Площадь Борьбы | страница 18



Старик Кауфман и без своей утренней молитвы и прочего соблюдения норм иудейской религии был жильцом весьма экзотическим.

Его высокий рост, огромная лохматая борода, серебристо-седая с вкраплениями черного, густо-смоляного, с завитушками и колтунами, с застрявшими крошками и вьющимися отдельными волосами, забиравшимися под пуговицы, с другими волосами, выходящими также из носа и ушей, его засаленный сюртук, надеваемый по праздничными дням, и пальто с крылаткой, его трость, его ошеломленный вид, когда он переходил площадь перед трамваем в пасхальные дни, наперерез богомольцам, его навязчивый французский язык и неумение вступать в отношения с людьми — все это казалось Светлане Ивановне Зайтаг каким-то карикатурным.

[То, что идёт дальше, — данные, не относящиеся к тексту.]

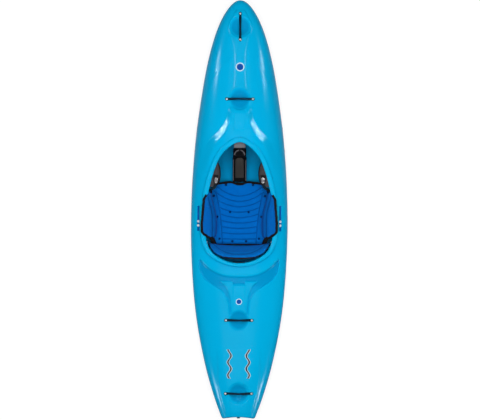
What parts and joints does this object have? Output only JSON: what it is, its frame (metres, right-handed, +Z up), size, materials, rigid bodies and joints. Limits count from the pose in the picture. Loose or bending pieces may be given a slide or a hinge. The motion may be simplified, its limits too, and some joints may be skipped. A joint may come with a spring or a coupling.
{
  "type": "whitewater kayak",
  "caption": "Short rockered whitewater kayak with a moulded hull, raised cockpit rim, padded seat, back band, thigh braces, sliding foot brace, grab loops and a drain plug.",
  "frame": {"origin": "middle of the hull's length and beam, on the plane that the flat bottom rests on", "axes": "+Y towards the bow, +X to the paddler's right, +Z up through the deck"},
  "size_m": [0.639, 2.745, 0.3673],
  "materials": {
    "hull_polyethylene": "satin gloss",
    "black_plastic": "moulded matt",
    "grey_plastic": "moulded matt",
    "seat_foam": "fabric over foam",
    "band_fabric": "fabric over foam",
    "black_foam": "closed-cell foam",
    "grey_foam": "closed-cell foam",
    "webbing": "woven webbing",
    "loop_webbing": "stiff coated webbing",
    "steel": "stainless",
    "aluminium": "anodised",
    "plug_rubber": "matt"
  },
  "bodies": {
    "boat": {"hull_shell": "hull_polyethylene", "bow_grab_loop": "loop_webbing", "fore_grab_loop": "loop_webbing", "rear_grab_loop": "loop_webbing", "stern_grab_loop": "loop_webbing", "seat_pan": "black_plastic", "seat_pad": "seat_foam", "center_console": "grey_plastic", "console_pad": "black_foam", "pillar_bracket": "black_plastic", "front_pillar": "grey_foam", "rear_pillar": "black_foam", "left_seat_bracket": "aluminium", "left_hip_pad": "seat_foam", "left_band_strap": "webbing", "left_thigh_brace": "grey_plastic", "left_thigh_pad": "black_foam", "left_ratchet_base": "black_plastic", "left_foot_track": "aluminium", "right_seat_bracket": "aluminium", "right_hip_pad": "seat_foam", "right_band_strap": "webbing", "right_thigh_brace": "grey_plastic", "right_thigh_pad": "black_foam", "right_ratchet_base": "black_plastic", "right_foot_track": "aluminium", "bow_loop_rear_bolt": "steel", "bow_loop_front_bolt": "steel", "fore_loop_left_bolt": "steel", "fore_loop_right_bolt": "steel", "rear_loop_left_bolt": "steel", "rear_loop_right_bolt": "steel", "stern_loop_left_bolt": "steel", "stern_loop_right_bolt": "steel", "left_seat_bolt_front": "steel", "left_seat_bolt_rear": "steel", "right_seat_bolt_front": "steel", "right_seat_bolt_rear": "steel", "left_brace_bolt": "steel", "right_brace_bolt": "steel", "left_track_bolt_rear": "steel", "left_track_bolt_front": "steel", "right_track_bolt_rear": "steel", "right_track_bolt_front": "steel", "left_band_pivot_bolt": "steel", "right_band_pivot_bolt": "steel"},
    "foot_brace": {"foot_bulkhead": "aluminium", "foot_pad": "black_foam", "left_foot_arm": "aluminium", "right_foot_arm": "aluminium"},
    "back_band": {"back_band_core": "black_plastic", "back_band_pad": "band_fabric"},
    "left_lever": {"left_ratchet_lever": "aluminium"},
    "right_lever": {"right_ratchet_lever": "aluminium"},
    "gasket": {"plug_gasket": "plug_rubber"},
    "plug": {"drain_plug": "black_plastic"}
  },
  "joints": [
    {"name": "foot_brace_slide", "type": "slide", "parent": "boat", "child": "foot_brace", "axis": [0, 1, 0], "range_m": [-0.06, 0.06]},
    {"name": "back_band_tilt", "type": "hinge", "parent": "boat", "child": "back_band", "pos_m": [0, -0.213, 0.142], "axis": [1, 0, 0], "range_deg": [-20, 2]},
    {"name": "left_ratchet_lift", "type": "hinge", "parent": "boat", "child": "left_lever", "pos_m": [-0.152, 0.2155, 0.2938], "axis": [-1, 0, 0], "range_deg": [0, 55]},
    {"name": "right_ratchet_lift", "type": "hinge", "parent": "boat", "child": "right_lever", "pos_m": [0.152, 0.2155, 0.2938], "axis": [-1, 0, 0], "range_deg": [0, 55]},
    {"name": "drain_plug_travel", "type": "slide", "parent": "boat", "child": "gasket", "axis": [0, -1, 0], "range_m": [0, 0.0202]},
    {"name": "drain_plug_turn", "type": "hinge", "parent": "gasket", "child": "plug", "pos_m": [0, -1.3605, 0.2112], "axis": [0, -1, 0], "range_deg": [0, 1440]}
  ],
  "couplings": [
    {"joint": "drain_plug_travel", "follows": "drain_plug_turn", "m_per_rad": 0.00079577}
  ]
}
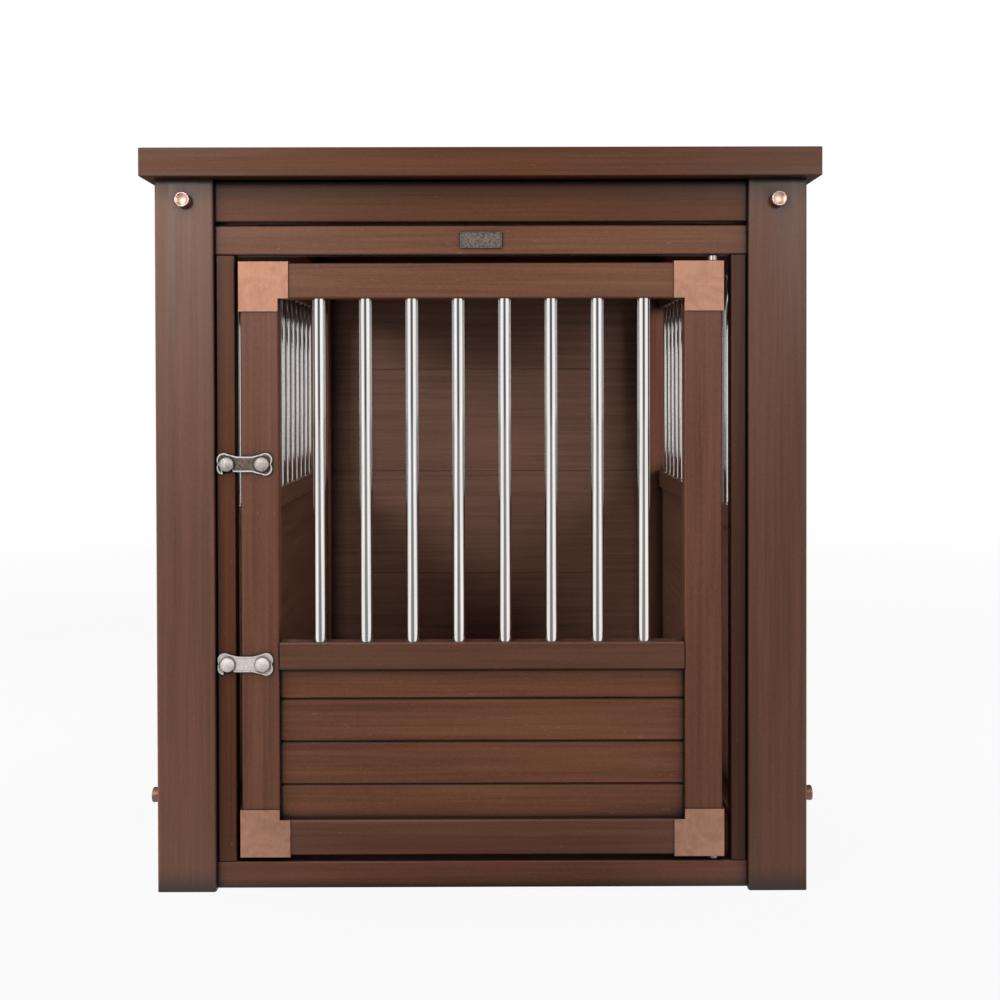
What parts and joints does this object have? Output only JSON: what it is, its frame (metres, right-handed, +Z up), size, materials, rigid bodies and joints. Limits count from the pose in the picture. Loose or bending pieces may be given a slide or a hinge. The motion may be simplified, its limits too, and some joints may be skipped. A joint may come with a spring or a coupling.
{
  "type": "dog crate end table",
  "caption": "Furniture-style dog crate under a table top: wood composite posts and slatted walls, barred windows, and a barred door with corner brackets and swinging latches.",
  "frame": {"origin": "on the floor under the middle of the table top", "axes": "front faces -Y, +X is the right side seen from the front, +Z up"},
  "size_m": [0.781, 1.086, 0.861],
  "materials": {
    "composite_board": "satin",
    "door_board": "satin",
    "steel_bar": "polished",
    "nickel": "satin",
    "copper": "satin"
  },
  "bodies": {
    "crate": {"tabletop_front_edge": "composite_board", "tabletop_rear_edge": "composite_board", "tabletop_left_edge": "composite_board", "tabletop_right_edge": "composite_board", "tabletop_board_1": "composite_board", "tabletop_board_2": "composite_board", "tabletop_board_3": "composite_board", "tabletop_board_4": "composite_board", "tabletop_board_5": "composite_board", "front_left_post": "composite_board", "front_right_post": "composite_board", "rear_left_post": "composite_board", "rear_right_post": "composite_board", "front_apron": "composite_board", "front_header": "composite_board", "front_sill": "composite_board", "latch_jamb": "composite_board", "hinge_jamb": "composite_board", "header_blank_plate": "nickel", "left_top_rail": "composite_board", "left_middle_rail": "composite_board", "left_bottom_rail": "composite_board", "left_lower_boards": "composite_board", "left_window_bars": "steel_bar", "right_top_rail": "composite_board", "right_middle_rail": "composite_board", "right_bottom_rail": "composite_board", "right_lower_boards": "composite_board", "right_window_bars": "steel_bar", "rear_bottom_rail": "composite_board", "rear_board_1": "composite_board", "rear_board_2": "composite_board", "rear_board_3": "composite_board", "rear_board_4": "composite_board", "floor_panel": "composite_board", "upper_catch_knob": "nickel", "lower_catch_knob": "nickel", "front_left_high_bolt": "copper", "front_left_low_bolt": "copper", "front_right_high_bolt": "copper", "front_right_low_bolt": "copper", "rear_left_high_bolt": "copper", "rear_left_low_bolt": "copper", "rear_right_high_bolt": "copper", "rear_right_low_bolt": "copper"},
    "door": {"door_latch_stile": "door_board", "door_hinge_stile": "door_board", "door_top_rail": "door_board", "door_middle_rail": "door_board", "door_bottom_rail": "door_board", "door_slatted_panel": "door_board", "door_bars": "steel_bar", "upper_latch_side_bracket": "copper", "lower_latch_side_bracket": "copper", "upper_hinge_side_bracket": "copper", "lower_hinge_side_bracket": "copper", "upper_pivot_pin": "steel_bar", "lower_pivot_pin": "steel_bar"},
    "upper_latch": {"upper_latch_plate": "nickel"},
    "lower_latch": {"lower_latch_plate": "nickel"}
  },
  "joints": [
    {"name": "door_hinge", "type": "hinge", "parent": "crate", "child": "door", "pos_m": [0.2715, -0.505, 0], "axis": [0, 0, 1], "range_deg": [0, 118]},
    {"name": "upper_latch_turn", "type": "hinge", "parent": "door", "child": "upper_latch", "pos_m": [-0.2555, -0.515, 0.4975], "axis": [0, 1, 0], "range_deg": [0, 270]},
    {"name": "lower_latch_turn", "type": "hinge", "parent": "door", "child": "lower_latch", "pos_m": [-0.2555, -0.515, 0.264], "axis": [0, 1, 0], "range_deg": [0, 270]}
  ]
}
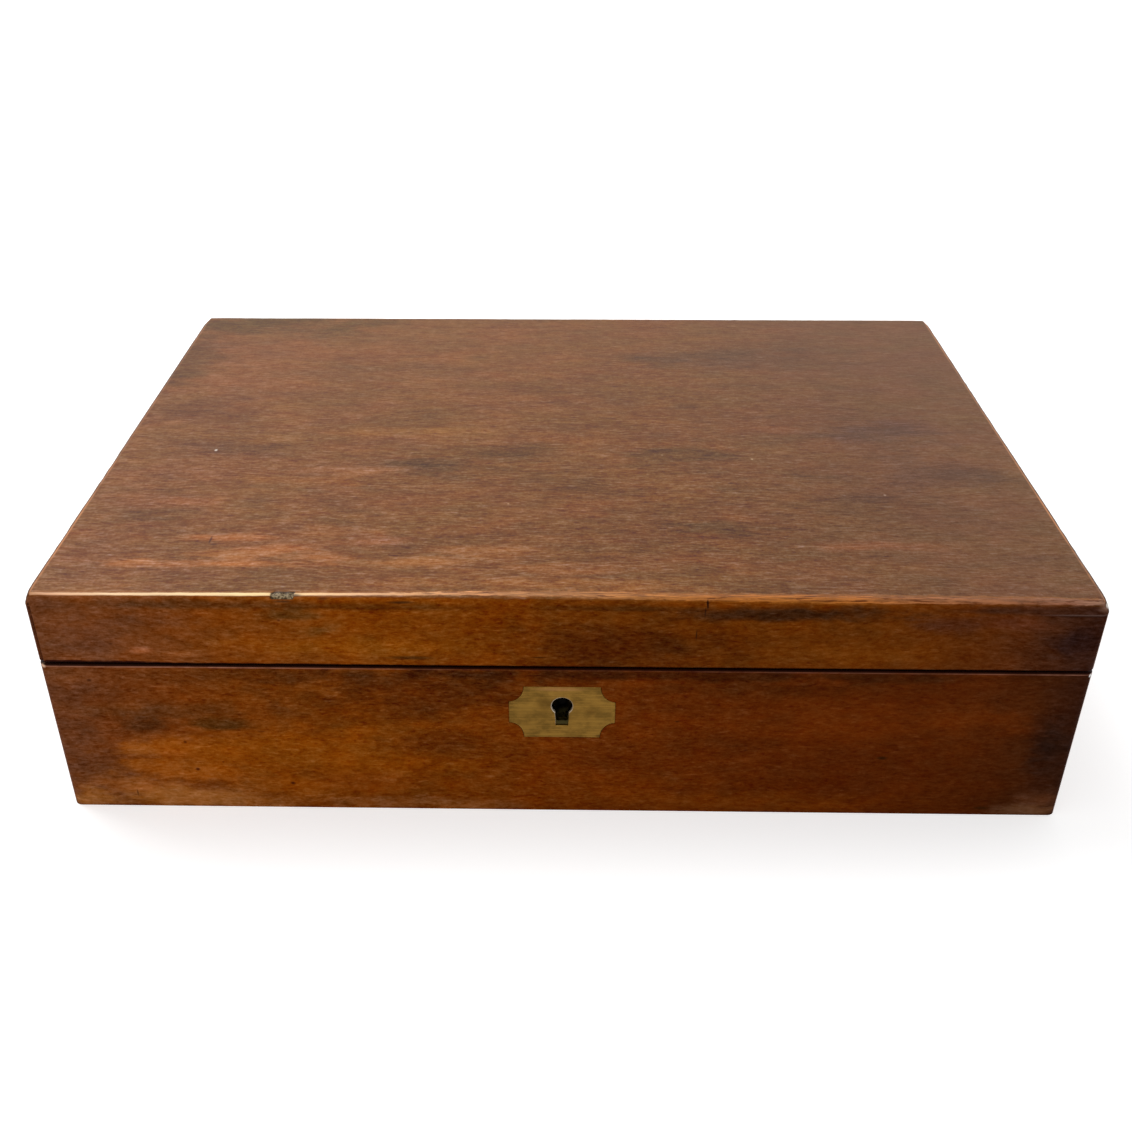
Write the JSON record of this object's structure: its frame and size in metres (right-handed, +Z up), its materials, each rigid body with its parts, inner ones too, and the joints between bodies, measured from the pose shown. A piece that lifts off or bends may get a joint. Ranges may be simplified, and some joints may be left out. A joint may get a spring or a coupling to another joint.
{
  "type": "writing slope",
  "caption": "Closed wooden writing slope with a sloping seam, inlaid brass keyhole plate, hinged lid, leather writing flaps, pen tray and ink bottles inside.",
  "frame": {"origin": "on the surface that the box stands on, below the middle of the box with its hinge knuckles", "axes": "+X along the width, to the right as seen from the lock side; the lock faces -Y; +Z up"},
  "size_m": [0.349, 0.2568, 0.0886],
  "materials": {
    "mahogany": "aged french polish, satin and worn at the arrises",
    "inner_mahogany": "oiled, matt",
    "writing_leather": "thin skiver with a plain gilt line",
    "tab_leather": "matt",
    "glass": "clear, slightly green",
    "steel": "dull drawn wire",
    "aged_brass": "dull and scratched",
    "brass": "filed and lacquered, slightly dull"
  },
  "bodies": {
    "base": {"base_front_board": "mahogany", "base_back_board": "mahogany", "base_left_board": "mahogany", "base_right_board": "mahogany", "base_bottom_board": "inner_mahogany", "escutcheon": "aged_brass", "pen_partition": "inner_mahogany", "ink_divider_left": "inner_mahogany", "ink_divider_right": "inner_mahogany", "pen_tray_cleats": "inner_mahogany", "base_hinge_rail": "inner_mahogany", "base_ledge_left": "inner_mahogany", "base_ledge_right": "inner_mahogany", "base_hinge_leaves": "brass", "base_hinge_screws": "brass", "main_hinge_pins": "steel", "lock_plate": "brass", "lock_cap": "brass", "bolt_studs": "steel", "key_pin": "steel", "lock_screws": "brass", "base_flap_rail_leaves": "brass", "base_flap_hinge_pins": "steel", "base_rail_screws": "brass"},
    "lid": {"lid_top_board": "mahogany", "lid_front_board": "mahogany", "lid_back_board": "mahogany", "lid_left_board": "mahogany", "lid_right_board": "mahogany", "link_plate": "brass", "link_plate_screws": "brass", "lid_hinge_leaves": "brass", "lid_hinge_screws": "brass", "lid_front_strip": "inner_mahogany", "lid_hinge_rail": "inner_mahogany", "lid_ledge_left": "inner_mahogany", "lid_ledge_right": "inner_mahogany", "lid_flap_rail_leaves": "brass", "lid_flap_hinge_pins": "steel", "lid_rail_screws": "brass"},
    "base_flap": {"base_flap_board": "inner_mahogany", "base_flap_leather": "writing_leather", "base_flap_tab": "tab_leather", "base_flap_hinge_leaves": "brass", "base_flap_screws": "brass"},
    "lid_flap": {"lid_flap_board": "inner_mahogany", "lid_flap_leather": "writing_leather", "lid_flap_tab": "tab_leather", "lid_flap_hinge_leaves": "brass", "lid_flap_screws": "brass"},
    "lock_bolt": {"lock_bolt": "brass", "bolt_spring": "steel"},
    "pen_tray": {"pen_tray": "inner_mahogany"},
    "ink_bottle_left": {"ink_bottle_left": "glass"},
    "ink_bottle_right": {"ink_bottle_right": "glass"},
    "ink_cap_left": {"ink_cap_left": "brass"},
    "ink_cap_right": {"ink_cap_right": "brass"}
  },
  "joints": [
    {"name": "lid_hinge", "type": "hinge", "parent": "base", "child": "lid", "pos_m": [0, 0.12607, 0.0443], "axis": [-1, 0, 0], "range_deg": [0, 180]},
    {"name": "base_flap_hinge", "type": "hinge", "parent": "base", "child": "base_flap", "pos_m": [0, 0.10569, 0.04447], "axis": [-1, 0, 0], "range_deg": [0, 90]},
    {"name": "lid_flap_hinge", "type": "hinge", "parent": "lid", "child": "lid_flap", "pos_m": [0, 0.10586, 0.04697], "axis": [1, 0, 0], "range_deg": [0, 90]},
    {"name": "lock_bolt_slide", "type": "slide", "parent": "base", "child": "lock_bolt", "axis": [-1, 0, 0], "range_m": [0, 0.0038]},
    {"name": "pen_tray_lift", "type": "slide", "parent": "base", "child": "pen_tray", "axis": [0, 0, 1], "range_m": [0, 0.035]},
    {"name": "ink_bottle_left_lift", "type": "slide", "parent": "base", "child": "ink_bottle_left", "axis": [0, 0, 1], "range_m": [0, 0.06]},
    {"name": "ink_bottle_right_lift", "type": "slide", "parent": "base", "child": "ink_bottle_right", "axis": [0, 0, 1], "range_m": [0, 0.06]},
    {"name": "ink_cap_left_turn", "type": "hinge", "parent": "ink_bottle_left", "child": "ink_cap_left", "pos_m": [-0.143, -0.09688, 0.046], "axis": [0, 0, 1], "range_deg": [0, 360]},
    {"name": "ink_cap_right_turn", "type": "hinge", "parent": "ink_bottle_right", "child": "ink_cap_right", "pos_m": [0.143, -0.09688, 0.046], "axis": [0, 0, 1], "range_deg": [0, 360]}
  ],
  "couplings": [
    {"joint": "base_flap_hinge", "follows": "lid_hinge", "ratio": 0.5},
    {"joint": "lid_flap_hinge", "follows": "lid_hinge", "ratio": 0.5},
    {"joint": "pen_tray_lift", "follows": "lid_hinge", "m_per_rad": 0.0111},
    {"joint": "ink_bottle_left_lift", "follows": "lid_hinge", "m_per_rad": 0.019},
    {"joint": "ink_bottle_right_lift", "follows": "lid_hinge", "m_per_rad": 0.019}
  ]
}
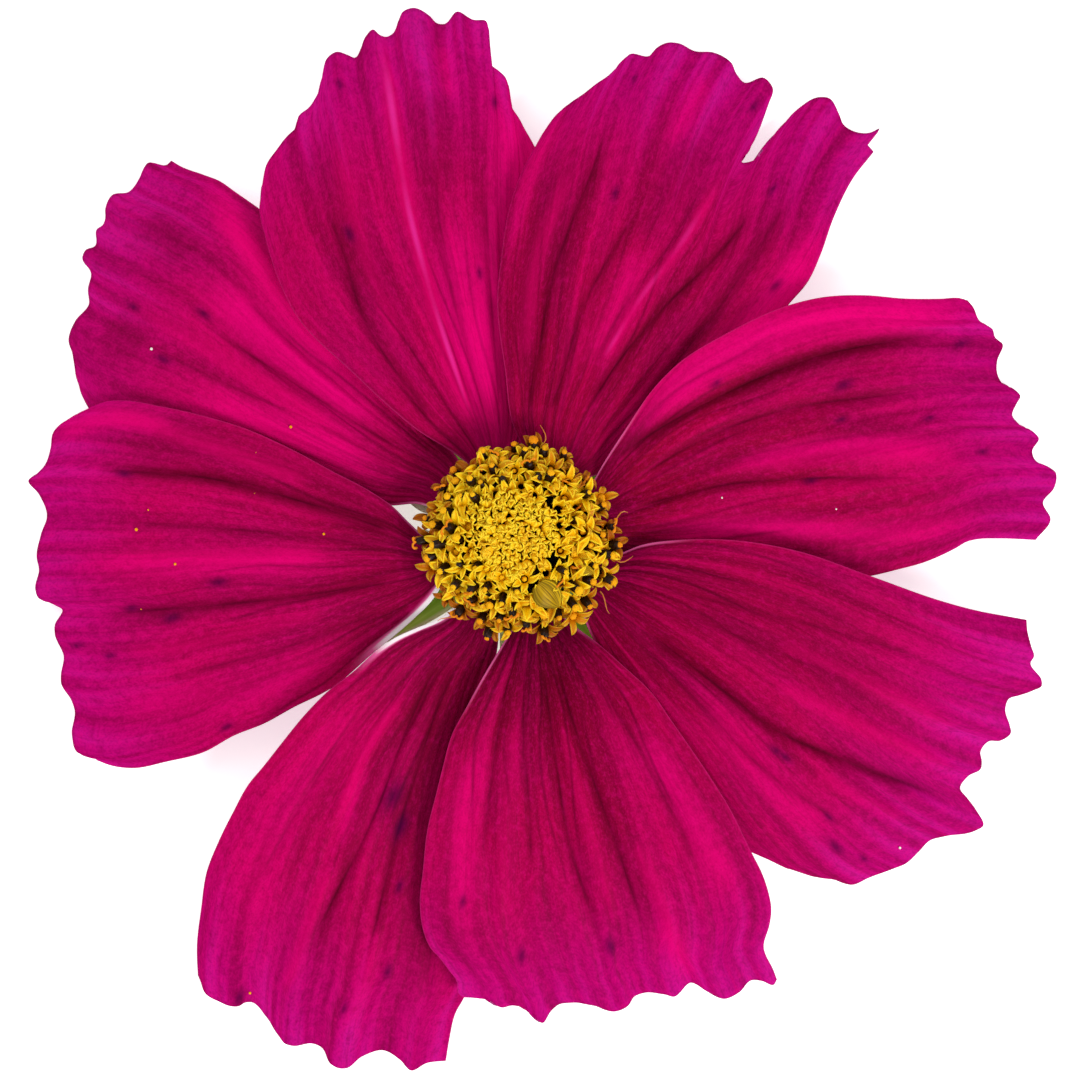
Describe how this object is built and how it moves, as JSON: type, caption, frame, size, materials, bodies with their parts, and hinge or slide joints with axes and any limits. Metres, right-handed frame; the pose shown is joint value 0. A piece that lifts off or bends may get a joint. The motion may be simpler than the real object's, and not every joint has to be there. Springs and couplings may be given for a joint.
{
  "type": "cosmos flower head",
  "caption": "Magenta cosmos flower head lying face up, with broad toothed petals, a yellow disc of small florets, bracts and a cut stub of stem.",
  "frame": {"origin": "centre of the petals' footprint, on the surface that the flower lies on", "axes": "+Z out of the flower's face; +X and +Y across it, +Y towards petal_top; the disc's axis is 1.5 mm to the -X side of the origin"},
  "size_m": [0.0687, 0.0709, 0.0109],
  "materials": {
    "petal": "matte, velvety, deep magenta with darker veins",
    "green_bract": "matte green with pale margins",
    "papery_bract": "matte, thin and papery",
    "stem": "satin green",
    "disc_floret": "matte yellow with dark anthers and pollen"
  },
  "bodies": {
    "root": {"petal_top": "petal", "petal_top_right": "petal", "petal_right": "petal", "petal_bottom_right": "petal", "petal_bottom": "petal", "petal_bottom_left": "petal", "petal_left": "petal", "petal_top_left": "petal", "outer_bract_1": "green_bract", "outer_bract_2": "green_bract", "outer_bract_3": "green_bract", "outer_bract_4": "green_bract", "outer_bract_5": "green_bract", "outer_bract_6": "green_bract", "outer_bract_7": "green_bract", "outer_bract_8": "green_bract", "inner_bract_1": "papery_bract", "inner_bract_2": "papery_bract", "inner_bract_3": "papery_bract", "inner_bract_4": "papery_bract", "inner_bract_5": "papery_bract", "inner_bract_6": "papery_bract", "inner_bract_7": "papery_bract", "inner_bract_8": "papery_bract", "disc_floret_01": "disc_floret", "disc_floret_02": "disc_floret", "disc_floret_03": "disc_floret", "disc_floret_04": "disc_floret", "disc_floret_05": "disc_floret", "disc_floret_06": "disc_floret", "disc_floret_07": "disc_floret", "disc_floret_08": "disc_floret", "disc_floret_09": "disc_floret", "disc_floret_10": "disc_floret", "disc_floret_11": "disc_floret", "disc_floret_12": "disc_floret", "disc_floret_13": "disc_floret", "disc_floret_14": "disc_floret", "disc_floret_15": "disc_floret", "disc_floret_16": "disc_floret", "disc_floret_17": "disc_floret", "disc_floret_18": "disc_floret", "disc_floret_19": "disc_floret", "disc_floret_20": "disc_floret", "disc_floret_21": "disc_floret", "disc_floret_22": "disc_floret", "disc_floret_23": "disc_floret", "disc_floret_24": "disc_floret", "disc_floret_25": "disc_floret", "disc_floret_26": "disc_floret", "disc_floret_27": "disc_floret", "disc_floret_28": "disc_floret", "disc_floret_29": "disc_floret", "disc_floret_30": "disc_floret", "disc_floret_31": "disc_floret", "disc_floret_32": "disc_floret", "disc_floret_33": "disc_floret", "disc_middle": "disc_floret", "stem_and_receptacle": "stem"}
  },
  "joints": []
}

При этом он был неким странным связующим элементом между одной частью жильцов дома и второй, он был не там и не здесь, он появился в доме в 20-х годах, но был как бы совсем из прошлого, он был над всеми и не был ни с кем, все возможные неправильности и недостатки жильцов были ничто по сравнению с его неправильностями и недостатками, с его нежеланием жить сегодняшней жизнью. Приглядываясь к старику Кауфману, она поняла, что их всех, таких разных, что-то связывало. Этот дом, этот быт, словом, что-то, какой-то клей.

И постепенно, как она чувствовала, этот клей, который связывал их всех, схватывался все сильнее, постепенно они все становились каким-то общим телом, жильцы этого дома на бывшей Александровской площади, они были разнородным телом, но общим, как если бы был один человек, состоявший из разных, противоположных элементов, например, из железа и дерева, и вот этот железно-деревянный человек или, скажем, человек, сделанный из бумаги и кислоты, он постепенно, изумляясь сам себе, постепенно научился бы ходить, говорить, дышать, пускать дым колечками, жить. Так и дом на Площади Борьбы — вместе с Мустафой Обляковым и Марьей Семёновной, Терещенко и доктором Вокачом, Светланой Ивановной и сапожником Васильевым — становился все более округлым и замкнутым, становился ульем или муравейником, то есть живым естественным организмом, как бы примиряясь сам с собой, и это было невыразимо странно…


Терещенко обычно засыпал первым, а Светлана Ивановна еще долго не могла заснуть, пытаясь не шевелиться, чтобы не разбудить его, лежала на спине, перебирая в уме разные мысли: мысли были в лучшем случае печальные, а чаще тревожные и неприятные — про Лёшеньку и его болезни, и его будущее, про то, нужно ли ей выходить замуж (ведь Терещенко отчего-то не предлагал), про несчастного отца и про то, что он уже ничего этого не увидит (и, может быть, хорошо), и вот наконец мысли перемещались в привычную для нее область — она уже не думала, а лежала и представляла весь дом, дом-корабль, он был весь под ней (кроме последнего этажа), и вот она заглядывала в квартиры, понимая, что поступает нехорошо, но не в силах от этого избавиться, мысли при этом, слава богу, переходили в какие-то картинки-ощущения (картинки с ощущениями), и она засыпала, успевая подумать все-таки важное, важное и даже очень: о том, например, что вот это прошлое (прошлая жизнь), как бы застывшее, закаменевшее, как старый кусок сыра или черствый хлеб, оно было разным. Внутри старика Кауфмана оно издавало запах гнили и сырости, а внутри инженера-архитектора Покровского оно не окаменело, а, напротив, как-то искрошилось, истончилось, рассыпалось в труху — от внутреннего страха (какого не было в простодушной иудейской душе), и в то же время в душе доктора Вокача, язвительного и гордого, прошлое превратилось в кислоту, которая его отравляла, — все это было странно, и она засыпала в тревоге, чтобы вскочить в пять утра и бежать к детской кроватке, стоявшей у окна.